§ Task inputs
___
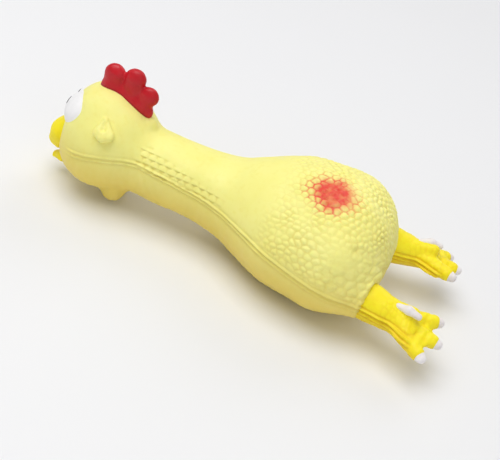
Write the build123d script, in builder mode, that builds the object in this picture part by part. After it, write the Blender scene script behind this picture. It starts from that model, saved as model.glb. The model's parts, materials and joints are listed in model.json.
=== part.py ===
"""Hollow latex squeaky chicken, 180 mm from beak to toes.

The chicken lies on its belly with its legs trailing behind. +X runs from beak to
toes, +Z is its back, -Y is its left side. The origin is the centre of the box on
the floor. All sizes are in millimetres. A moulded latex skin is made as a back
half and a belly half that meet on the parting plane, over a soft fibre filling.
"""
import os
from math import cos, radians, sin

from build123d import *

os.makedirs("parts", exist_ok=True)

# ---- driving dimensions -------------------------------------------------------
length = 180.0          # beak to toe claws
beak_out = 3.8          # how far the upper beak stands before the face
nose = beak_out - length / 2    # x of the face's front, where all distances start
part_z = 24.6           # height of the parting plane over the floor
skin = 1.7              # latex wall
gap = 0.3               # air between pieces that are only laid together
joint_gap = 0.4         # air in the flexing zones

# distance from the face, half width, rise over and drop under the parting plane
stations = [
    (34.0, 15.0, 13.4, 17.4),
    (40.0, 14.5, 12.8, 17.4),
    (47.0, 14.2, 12.4, 17.4),
    (57.0, 14.2, 12.4, 17.4),
    (67.0, 14.5, 12.7, 17.7),
    (76.0, 16.2, 14.4, 18.8),
    (88.0, 23.6, 20.0, 23.0),
    (102.0, 31.0, 24.4, 26.0),
    (118.0, 33.4, 26.2, 26.6),
    (131.0, 32.4, 24.4, 25.6),
    (139.0, 26.5, 18.6, 20.0),
    (143.5, 15.0, 10.0, 11.0),
]

head_x, head_z = nose + 22.6, part_z + 1.4
head_r = 20.2

nod_x, bend_x, sway_x = nose + 41.0, nose + 57.0, nose + 70.0
nod_r, bend_r, sway_r = 18.6, 18.6, 20.4

hip_x, hip_y, hip_z = nose + 148.0, 22.6, part_z - 6.4
hip_r = 8.2
splay, droop = 11.0, 3.0

press_x, press_y = nose + 118.0, -7.0
press_r = 12.0
press_tilt = 12.0       # the patch is pushed in square to the sloping back

squeak_x = nose + 112.0
squeak_r = 7.0


# ---- forms used by several pieces ----------------------------------------------
def half_trunk(shrink, upper):
    """Neck and torso on one side of the parting plane, lofted through half ellipses."""
    first_angle = 0 if upper else 180
    with BuildPart() as form:
        for at, wide, rise, drop in stations:
            tall = (rise if upper else drop) - shrink
            end = shrink if at == stations[-1][0] else 0
            with BuildSketch(Plane.YZ.offset(nose + at - end)):
                with BuildLine():
                    arc = EllipticalCenterArc(
                        (0, part_z), wide - shrink, tall, first_angle, arc_size=180
                    )
                    Line(arc @ 1, arc @ 0)
                make_face()
        loft()
    return form.part


def trunk_core():
    """Solid room for the filling in the neck and torso, lofted through whole ovals."""
    shrink = skin + gap
    with BuildPart() as form:
        for at, wide, rise, drop in stations:
            end = shrink if at == stations[-1][0] else 0
            with BuildSketch(Plane.YZ.offset(nose + at - end)):
                with BuildLine():
                    EllipticalCenterArc((0, part_z), wide - shrink, rise - shrink, 0, arc_size=180)
                    EllipticalCenterArc((0, part_z), wide - shrink, drop - shrink, 180, arc_size=180)
                make_face()
        loft()
    return form.part


def thigh(side, shrink, upper):
    """Cone that leads from the rump to the cuff of one leg, on one side of the parting plane."""
    place = Location((hip_x - 10.5, side * (hip_y - 2.0), hip_z), (0, 90 + droop, splay * side))
    with BuildPart() as form:
        with Locations(place):
            Cone(11.2 - shrink, 8.7 - shrink, 18.0 - 2 * shrink)
        add(half_space(upper), mode=Mode.INTERSECT)
    return form.part


def head_ball(shrink):
    """Round form of the head."""
    with BuildPart() as form:
        with Locations((head_x, 0, head_z)):
            Sphere(head_r - shrink)
    return form.part


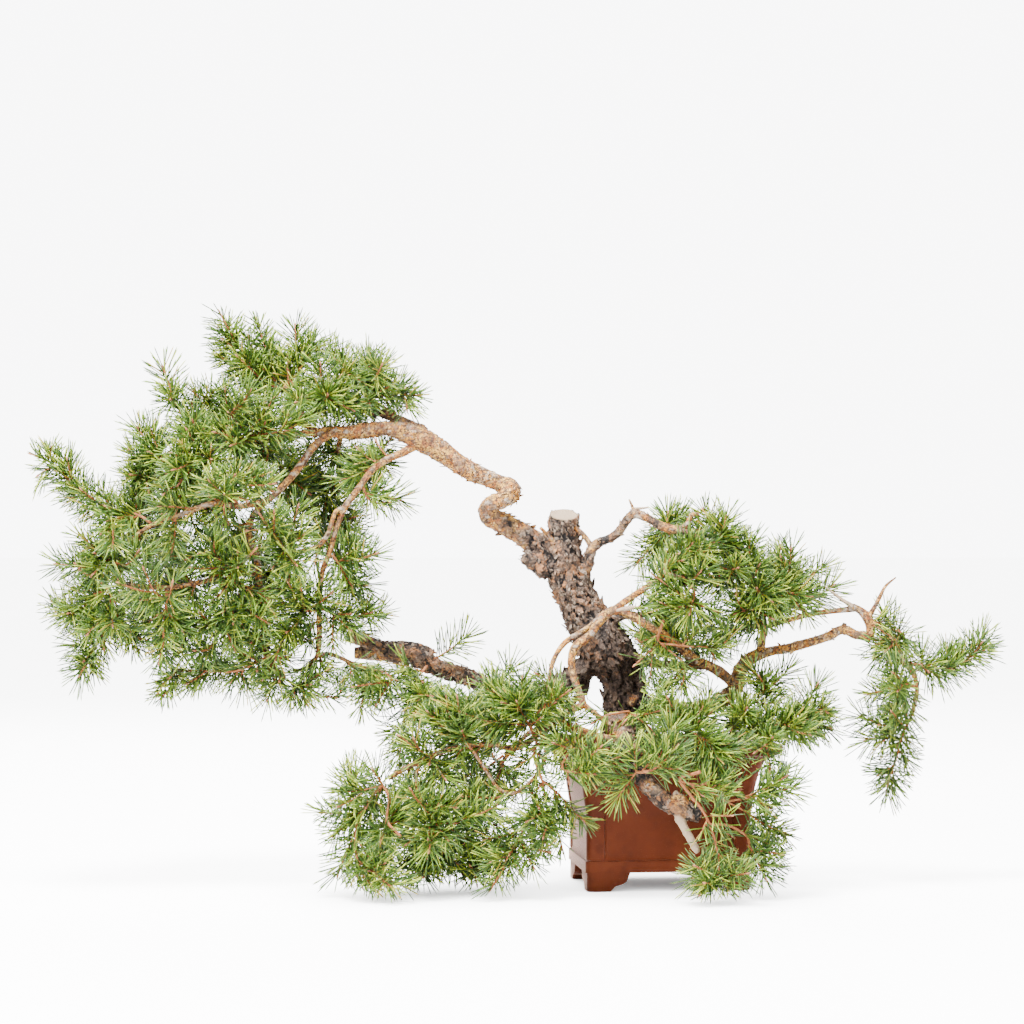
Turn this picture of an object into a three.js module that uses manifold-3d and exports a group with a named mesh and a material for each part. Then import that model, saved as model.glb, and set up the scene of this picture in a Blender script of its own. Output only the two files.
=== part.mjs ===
// A Scots pine trained as a cascading bonsai, standing in its clay pot. Millimetres, +Z up.
// The pot, the soil and two drain screens are made things. The trunk with all its boughs is one
// piece of wood, and each leafy stem that grows from it is a piece of its own, with its needles.
import * as THREE from "three";
import Module from "manifold-3d";

const wasm = await Module();
wasm.setup();

// The tree was laid out as it is sighted from the front: a place is [across, back, up], where
// back is the depth behind the pot's middle. Things further back look smaller, so the first and
// last numbers are what a ruler held in the plane of the pot's middle would read.
const SIGHT_DISTANCE = 4200;
const SIGHT_HEIGHT = 495;

// Pot: a rectangle with flaring walls and a flat lip, on four bracket feet.
const POT_ACROSS = 195.5;
const POT_TURN_DEGREES = 6.5;
const POT_HALF_WIDTH = 108.8;
const POT_HALF_DEPTH = 90;
const POT_CORNER_RADIUS = 8;
const CORNER_STEPS = 2;
const FOOT_HEIGHT = 25;
const FLOOR_TOP = 37;
const LIP_TOP = 191;
const DRAIN_RADIUS = 12;
const DRAIN_SPACING = 96;
const SCREEN_SIZE = 46;
const SCREEN_THICKNESS = 1.5;
const SCREEN_BAR = 4;
const GAP = 0.35;

// The wall as [how far outside the footprint, height], up the outside and down the inside.
const POT_OUTSIDE = [
  [1.2, 25], [1.2, 39], [0, 41], [0, 98], [2.5, 115], [5.5, 135], [10, 154],
  [17, 169], [27, 176], [36, 179], [38, 182], [38, 189], [36.5, LIP_TOP],
];
const POT_INSIDE = [
  [25, LIP_TOP], [23.5, 189], [10, 177], [1, 165], [-3, 150], [-7, 120], [-9, 98], [-10, FLOOR_TOP],
];
// One bracket foot seen from the front: outer edge at 0, going inwards and down.
const FOOT_OUTLINE = [[0, 0], [57, 0], [52, -12], [47, -15], [37, -18], [31, -25], [0, -25]];
const FOOT_THICKNESS = 24;

// Soil: fills the pot to just under the lip and rises a little towards the trunk.
const SOIL_EDGE = 176;
const SOIL_EDGE_OUTSIDE = 8.9;
const SOIL_CROWN = 181;

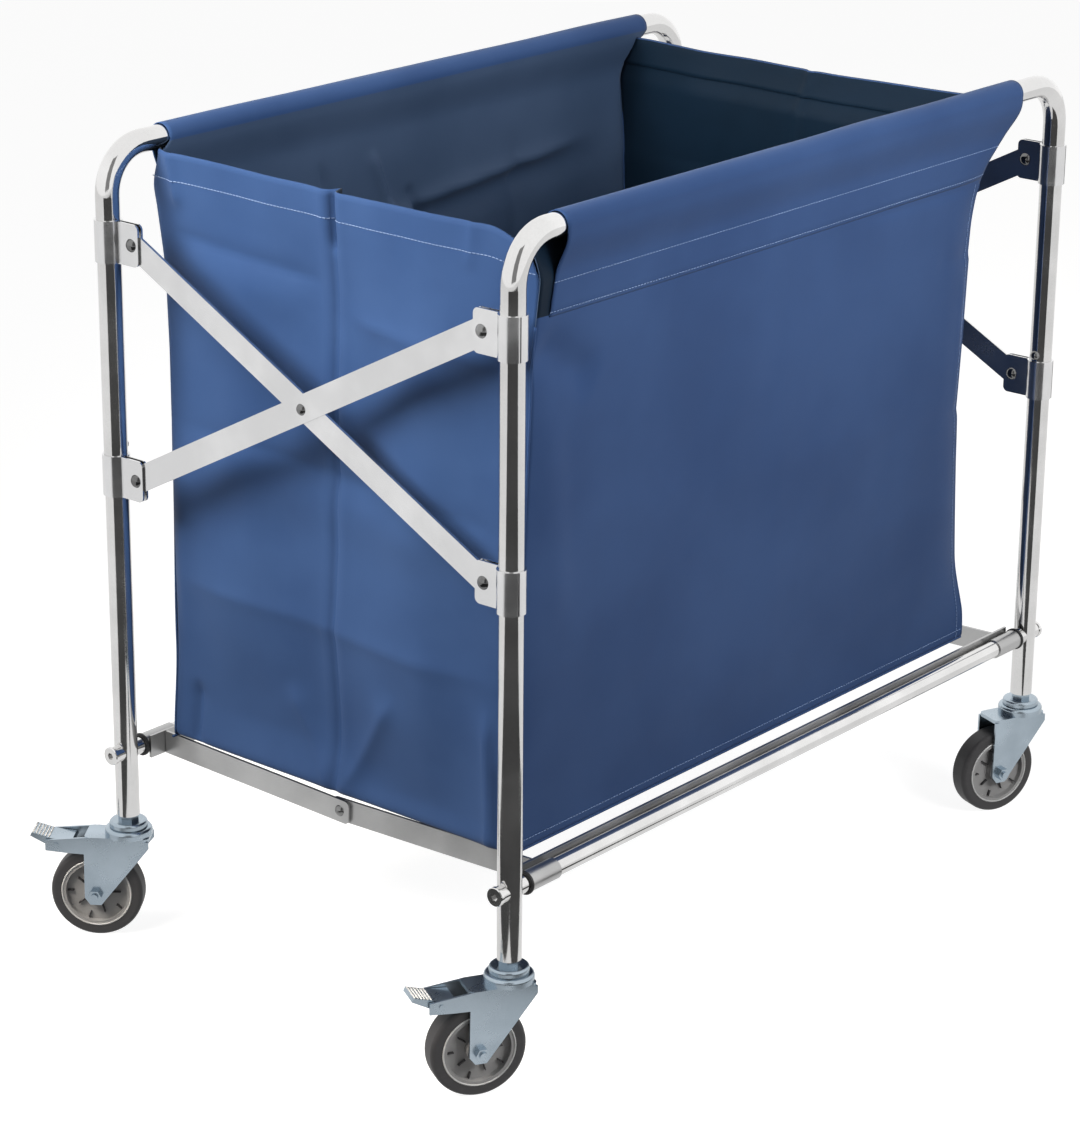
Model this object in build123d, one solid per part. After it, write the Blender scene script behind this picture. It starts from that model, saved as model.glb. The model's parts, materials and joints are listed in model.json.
___
Reproduce exactly the lines that run from the start of the records to the line with "beak to toes.", both included.

§ Final result
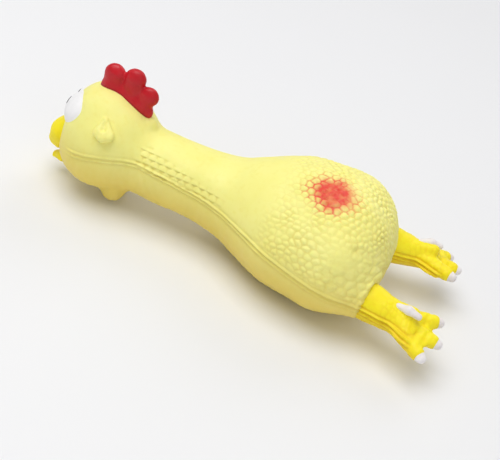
Write the build123d script, in builder mode, that builds the object in this picture part by part. After it, write the Blender scene script behind this picture. It starts from that model, saved as model.glb. The model's parts, materials and joints are listed in model.json.
=== part.py ===
"""Hollow latex squeaky chicken, 180 mm from beak to toes.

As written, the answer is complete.